── Dataset rows

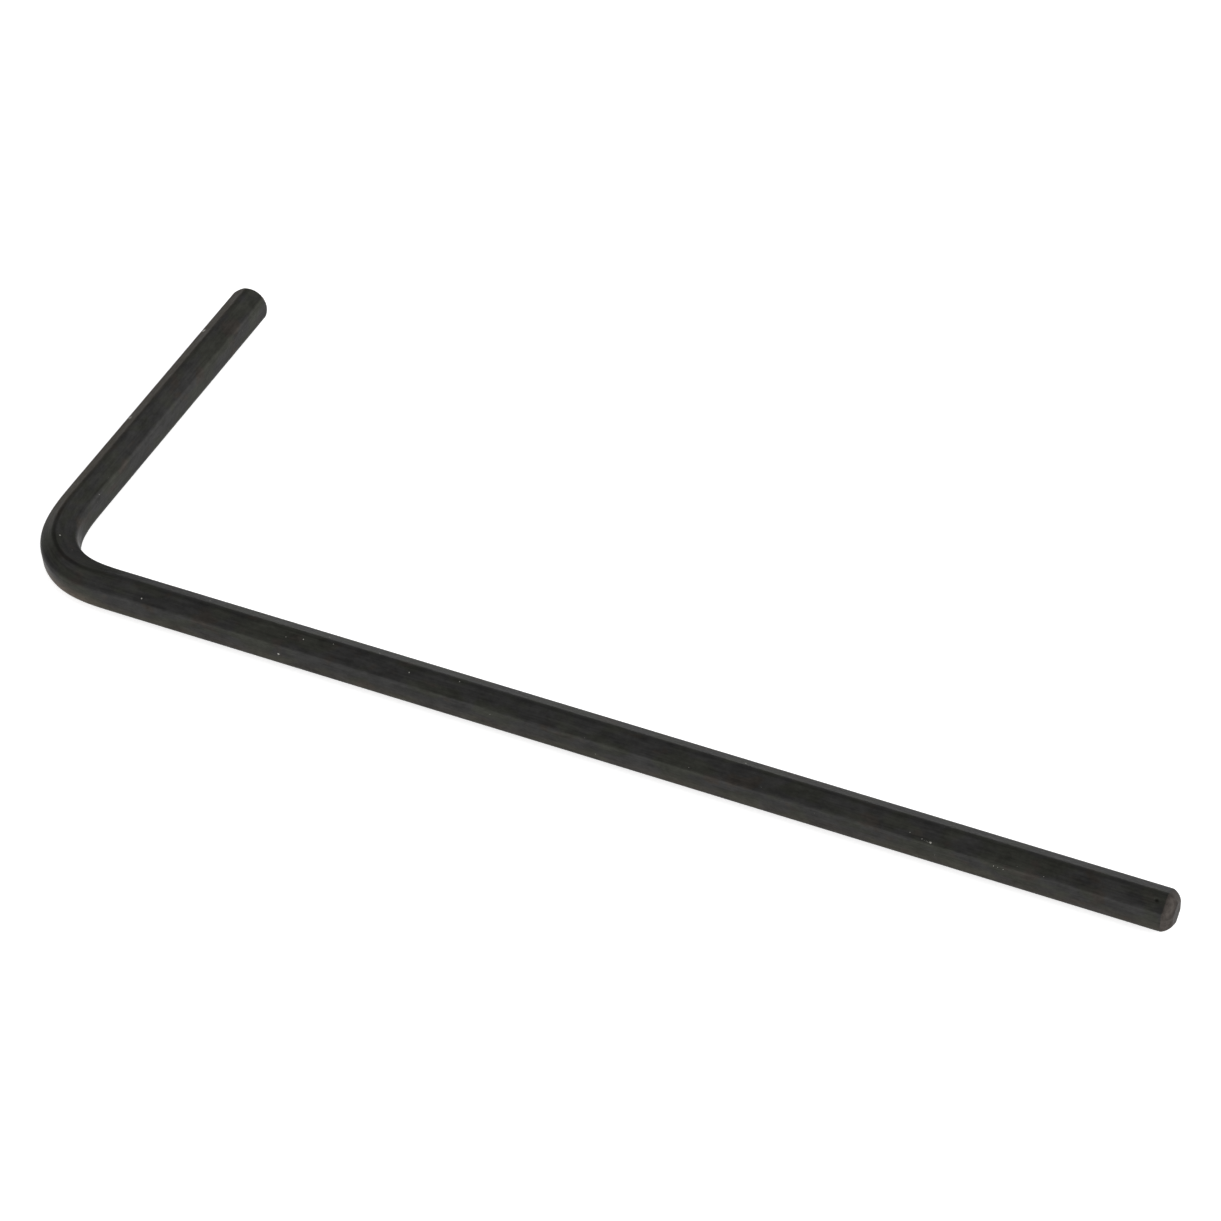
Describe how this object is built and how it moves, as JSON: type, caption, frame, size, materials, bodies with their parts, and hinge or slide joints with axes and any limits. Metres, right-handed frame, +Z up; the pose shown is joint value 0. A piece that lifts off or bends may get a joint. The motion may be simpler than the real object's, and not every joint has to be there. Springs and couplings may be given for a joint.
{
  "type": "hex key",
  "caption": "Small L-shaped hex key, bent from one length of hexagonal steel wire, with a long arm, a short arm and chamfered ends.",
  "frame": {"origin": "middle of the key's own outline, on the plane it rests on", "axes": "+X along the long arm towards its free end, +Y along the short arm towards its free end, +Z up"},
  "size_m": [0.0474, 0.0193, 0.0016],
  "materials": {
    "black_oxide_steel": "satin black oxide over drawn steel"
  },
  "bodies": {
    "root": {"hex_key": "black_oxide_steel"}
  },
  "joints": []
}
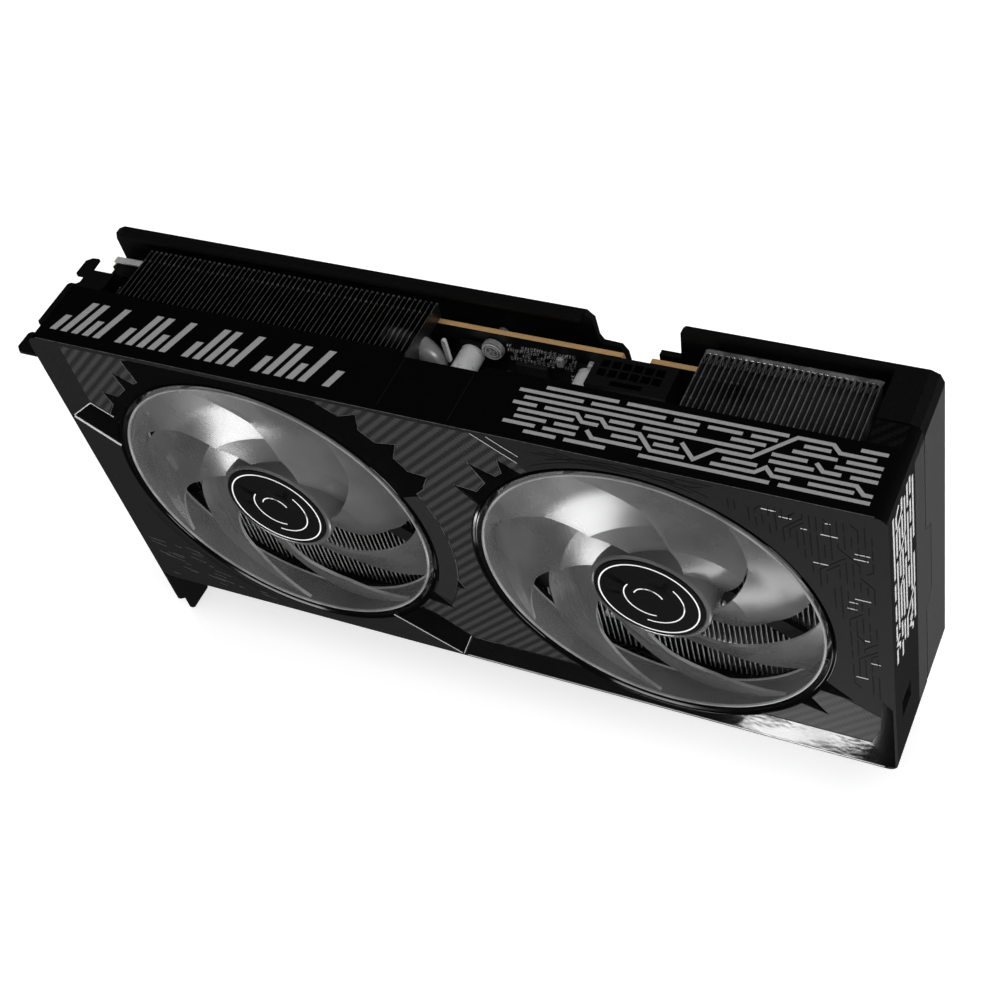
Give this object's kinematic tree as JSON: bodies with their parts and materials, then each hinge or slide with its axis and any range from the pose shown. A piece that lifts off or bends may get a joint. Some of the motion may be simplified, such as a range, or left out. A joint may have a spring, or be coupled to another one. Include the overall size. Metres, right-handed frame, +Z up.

────
── Dataset rows

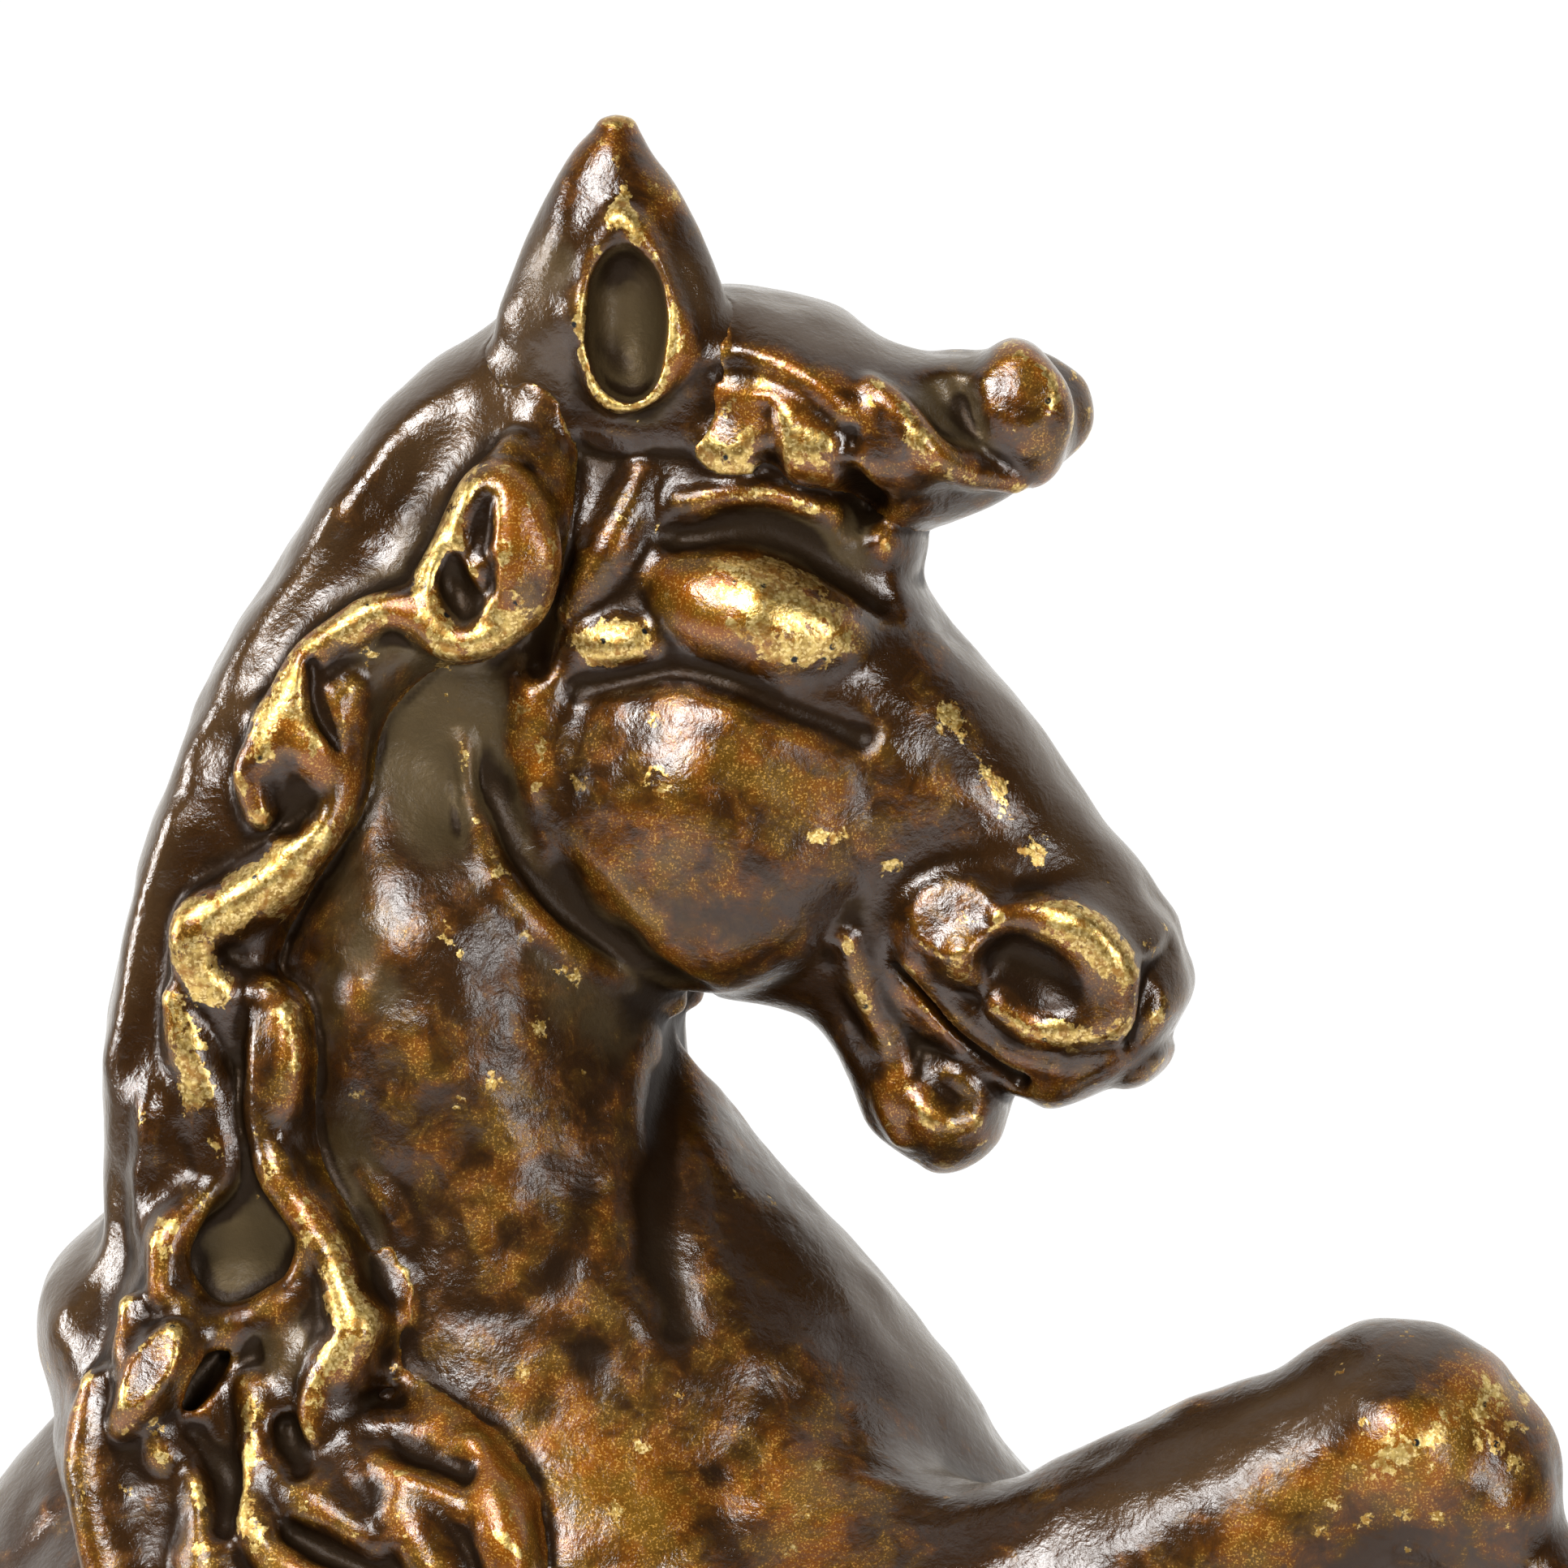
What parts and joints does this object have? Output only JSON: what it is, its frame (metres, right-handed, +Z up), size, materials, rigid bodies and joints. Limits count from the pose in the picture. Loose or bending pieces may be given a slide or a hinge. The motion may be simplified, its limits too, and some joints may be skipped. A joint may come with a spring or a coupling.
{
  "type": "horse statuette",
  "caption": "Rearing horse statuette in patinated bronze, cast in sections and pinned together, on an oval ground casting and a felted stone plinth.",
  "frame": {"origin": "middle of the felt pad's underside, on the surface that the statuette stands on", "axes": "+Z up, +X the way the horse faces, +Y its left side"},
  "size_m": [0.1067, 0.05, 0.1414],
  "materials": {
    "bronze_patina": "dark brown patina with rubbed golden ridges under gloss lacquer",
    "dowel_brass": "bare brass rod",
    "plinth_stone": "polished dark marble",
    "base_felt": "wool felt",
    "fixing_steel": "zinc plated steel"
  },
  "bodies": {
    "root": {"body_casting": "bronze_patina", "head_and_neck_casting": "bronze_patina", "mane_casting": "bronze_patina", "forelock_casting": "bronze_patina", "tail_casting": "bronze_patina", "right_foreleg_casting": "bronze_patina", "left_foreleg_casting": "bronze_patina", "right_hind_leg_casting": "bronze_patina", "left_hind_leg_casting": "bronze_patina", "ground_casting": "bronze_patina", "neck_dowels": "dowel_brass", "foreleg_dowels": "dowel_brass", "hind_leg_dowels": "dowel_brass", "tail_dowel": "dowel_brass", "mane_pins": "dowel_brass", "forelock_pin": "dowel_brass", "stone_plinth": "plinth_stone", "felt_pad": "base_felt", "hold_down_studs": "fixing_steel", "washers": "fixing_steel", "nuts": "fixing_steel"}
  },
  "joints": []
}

────

**Instruction**
In the listing above, locate the line with "Describe how this" and the line with "Give this object's", then extract exactly those lines and every line between them, and nothing more.

**Response to this exercise**
Describe how this object is built and how it moves, as JSON: type, caption, frame, size, materials, bodies with their parts, and hinge or slide joints with axes and any limits. Metres, right-handed frame, +Z up; the pose shown is joint value 0. A piece that lifts off or bends may get a joint. The motion may be simpler than the real object's, and not every joint has to be there. Springs and couplings may be given for a joint.
{
  "type": "hex key",
  "caption": "Small L-shaped hex key, bent from one length of hexagonal steel wire, with a long arm, a short arm and chamfered ends.",
  "frame": {"origin": "middle of the key's own outline, on the plane it rests on", "axes": "+X along the long arm towards its free end, +Y along the short arm towards its free end, +Z up"},
  "size_m": [0.0474, 0.0193, 0.0016],
  "materials": {
    "black_oxide_steel": "satin black oxide over drawn steel"
  },
  "bodies": {
    "root": {"hex_key": "black_oxide_steel"}
  },
  "joints": []
}
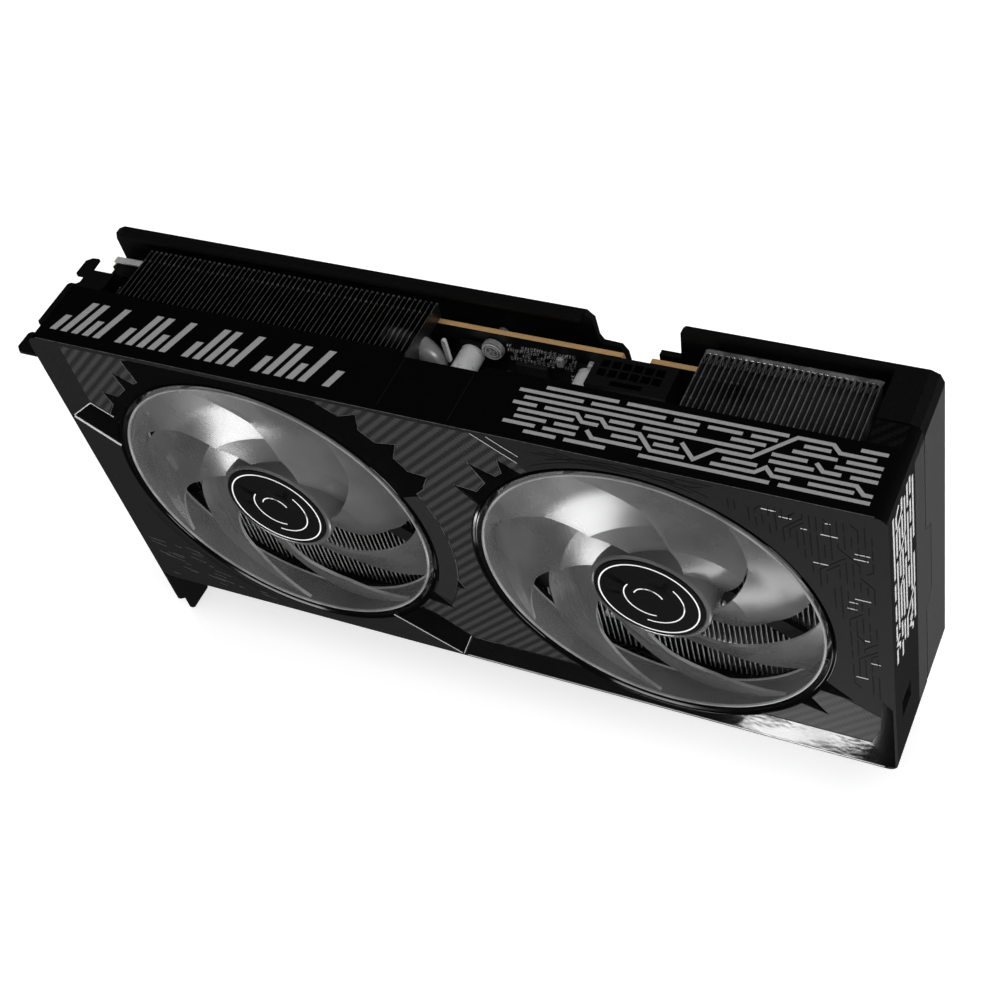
Give this object's kinematic tree as JSON: bodies with their parts and materials, then each hinge or slide with its axis and any range from the pose shown. A piece that lifts off or bends may get a joint. Some of the motion may be simplified, such as a range, or left out. A joint may have a spring, or be coupled to another one. Include the overall size. Metres, right-handed frame, +Z up.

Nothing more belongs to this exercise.